Mora keeps shooting even after Vargas is out of sight.

Dunbar told investigators he was “under the impression” Vargas had shot at deputies, according to court records. Both he and Mora told investigators they thought Vargas was “target glancing” and trying to “gain a sight picture” to shoot them.

Lapel videos show that minutes later, Vargas, having changed his shirt and smoking a cigarette, casually walks out the front entrance past a police dog and deputies swarming the hotel looking for him. One deputy notices Vargas when he begins to jog and he soon jumps into the driver’s seat of a deputy’s vehicle.

As cigarette embers fly, a few deputies and the police dog wrestle Vargas out of the vehicle and into handcuffs. A gun and fentanyl pills were found on him.

Vargas told deputies he had come to the motel with his wife, drank a bottle of tequila and “did not recall anything,” according to court records. Deputies listened in on jail calls Vargas made after his arrest, when he appeared to recall more.

Court records show Vargas told his wife in the call that he changed clothes in a motel laundry room, and tried to “dip out” by stealing the deputy’s vehicle.

“He actually goes into the hotel, change his clothes, walks casually right back out the front door and then attempts to steal one of our marked vehicles,” Huffmyer said. “So, quite the criminal mind. ... Unfortunately for him, we were able to catch him as he’s in the driver’s seat.”

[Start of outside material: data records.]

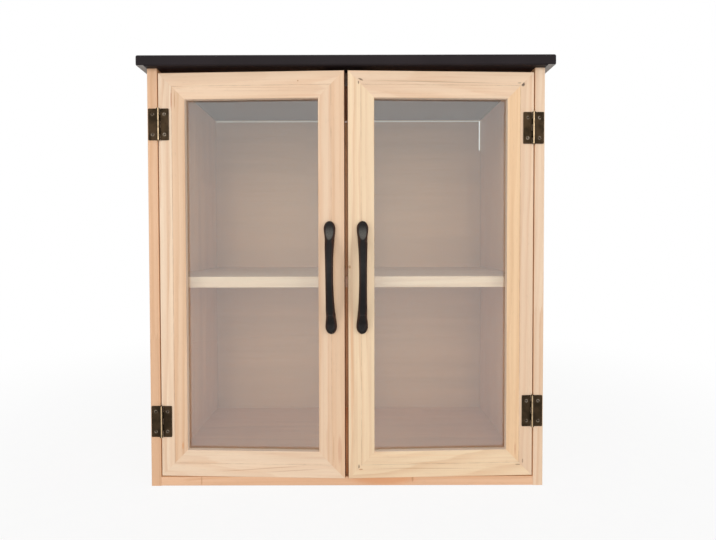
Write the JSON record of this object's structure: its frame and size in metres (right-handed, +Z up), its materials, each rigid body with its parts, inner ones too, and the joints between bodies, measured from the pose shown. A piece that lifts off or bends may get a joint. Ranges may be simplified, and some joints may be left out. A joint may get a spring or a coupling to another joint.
{
  "type": "glazed bookcase",
  "caption": "Low pine bookcase with a black painted top, one fixed shelf and hinged glazed doors with black bow handles.",
  "frame": {"origin": "on the floor at the centre of the case's footprint, under the bottom board", "axes": "+X to the right seen from the front, +Y to the back, +Z up; the doors face -Y"},
  "size_m": [0.624, 0.3351, 0.6513],
  "materials": {
    "pine": "bare sanded pine, finger-jointed boards",
    "painted_top": "black satin paint on top and edges, bare wood inside the case",
    "back_board": "bare board, slightly grey",
    "beech_dowel": "bare beech, fluted stock",
    "glass": "clear float glass",
    "black_metal": "matt black paint, worn a little lighter on the edges",
    "aged_bronze": "dark aged bronze",
    "bronze_screw": "dark aged bronze, brighter in the recess",
    "worn_brass": "worn brass",
    "zinc_steel": "zinc-plated steel",
    "catch_plastic": "moulded matt plastic",
    "ferrite": "dull dark ferrite"
  },
  "bodies": {
    "case": {"back_panel": "back_board", "back_panel_screws": "zinc_steel", "bottom_board": "pine", "bottom_dowels": "beech_dowel", "catch_housing": "catch_plastic", "catch_magnets": "ferrite", "catch_pole_plates": "zinc_steel", "catch_screws": "zinc_steel", "hinge_case_screws": "bronze_screw", "left_lower_hinge_case_leaf": "aged_bronze", "left_lower_hinge_pin": "worn_brass", "left_side_panel": "pine", "left_upper_hinge_case_leaf": "aged_bronze", "left_upper_hinge_pin": "worn_brass", "right_lower_hinge_case_leaf": "aged_bronze", "right_lower_hinge_pin": "worn_brass", "right_side_panel": "pine", "right_upper_hinge_case_leaf": "aged_bronze", "right_upper_hinge_pin": "worn_brass", "shelf": "pine", "shelf_dowels": "beech_dowel", "top_board": "painted_top", "top_dowels": "beech_dowel"},
    "left_door": {"left_door_bead_pins": "zinc_steel", "left_door_bottom_bead": "pine", "left_door_bottom_rail": "pine", "left_door_glass": "glass", "left_door_handle": "black_metal", "left_door_handle_screws": "zinc_steel", "left_door_hinge_door_screws": "bronze_screw", "left_door_hinge_side_bead": "pine", "left_door_hinge_stile": "pine", "left_door_lower_hinge_door_leaf": "aged_bronze", "left_door_meeting_side_bead": "pine", "left_door_meeting_stile": "pine", "left_door_mitre_dowels": "beech_dowel", "left_door_strike_plate": "zinc_steel", "left_door_strike_screw": "zinc_steel", "left_door_top_bead": "pine", "left_door_top_rail": "pine", "left_door_upper_hinge_door_leaf": "aged_bronze"},
    "right_door": {"right_door_bead_pins": "zinc_steel", "right_door_bottom_bead": "pine", "right_door_bottom_rail": "pine", "right_door_glass": "glass", "right_door_handle": "black_metal", "right_door_handle_screws": "zinc_steel", "right_door_hinge_door_screws": "bronze_screw", "right_door_hinge_side_bead": "pine", "right_door_hinge_stile": "pine", "right_door_lower_hinge_door_leaf": "aged_bronze", "right_door_meeting_side_bead": "pine", "right_door_meeting_stile": "pine", "right_door_mitre_dowels": "beech_dowel", "right_door_strike_plate": "zinc_steel", "right_door_strike_screw": "zinc_steel", "right_door_top_bead": "pine", "right_door_top_rail": "pine", "right_door_upper_hinge_door_leaf": "aged_bronze"}
  },
  "joints": [
    {"name": "left_door_hinge", "type": "hinge", "parent": "case", "child": "left_door", "pos_m": [-0.2828, -0.1524, 0.3222], "axis": [0, 0, -1], "range_deg": [-1.9, 168.1]},
    {"name": "right_door_hinge", "type": "hinge", "parent": "case", "child": "right_door", "pos_m": [0.2828, -0.1524, 0.3222], "axis": [0, 0, 1], "range_deg": [-1.9, 168.1]}
  ]
}
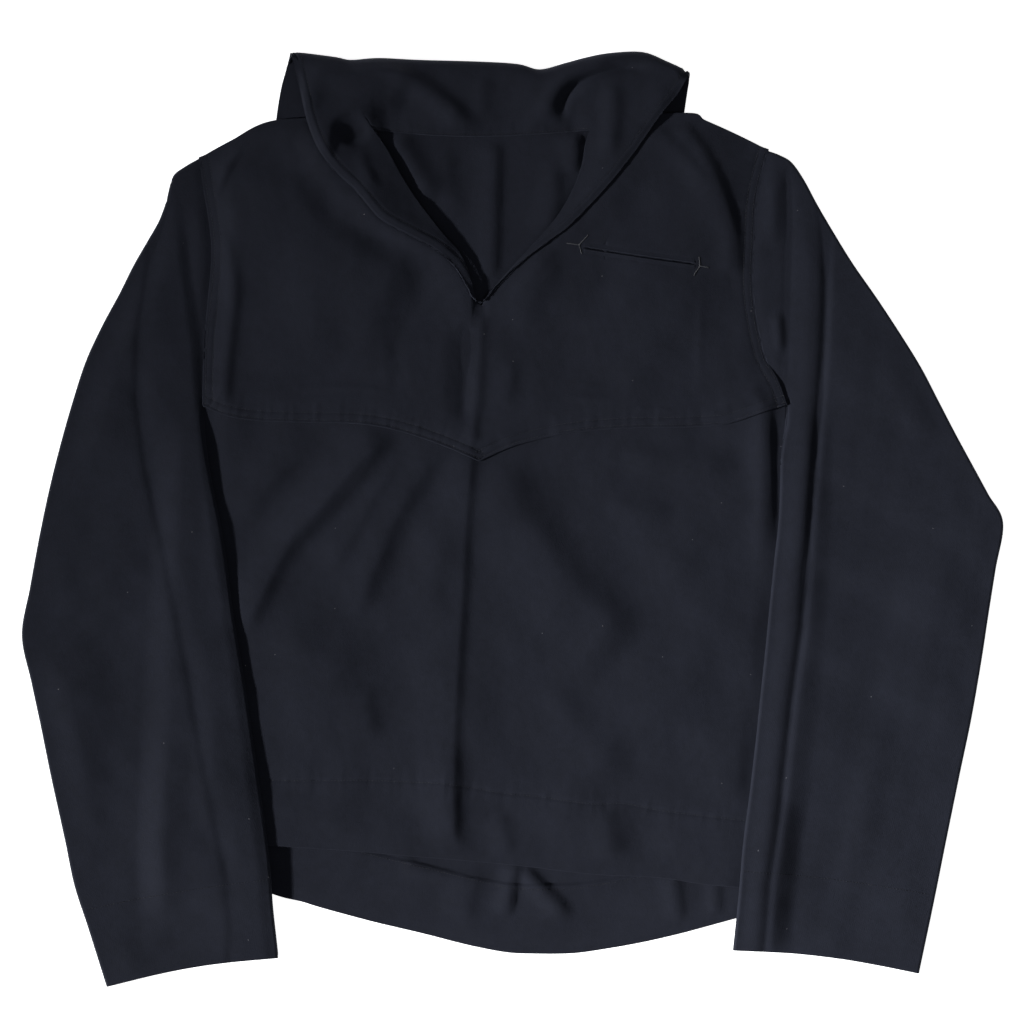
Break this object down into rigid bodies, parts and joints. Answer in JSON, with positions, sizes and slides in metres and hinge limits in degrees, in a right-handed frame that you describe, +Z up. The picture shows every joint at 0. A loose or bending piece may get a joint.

Huffmyer said Dunbar has been with BCSO for 11 years and had been in a previous shooting. He said Mora, the former undersheriff’s son, has been with BCSO more than seven years and it was his third shooting.

In November, Mora fatally shot a man threatening suicide and, in 2017, killed two men after opening fire on a vehicle. The 2017 shooting cost the county more than $3 million after relatives filed multiple lawsuits.

Huffmyer said he could “probably go on for an hour” on Vargas criminal history, which began at the age of 13.

At the time Vargas was on probation in separate cases — one where he pointed a gun at two people who wouldn’t give him a ride and injuring a corrections officer in a scuffle.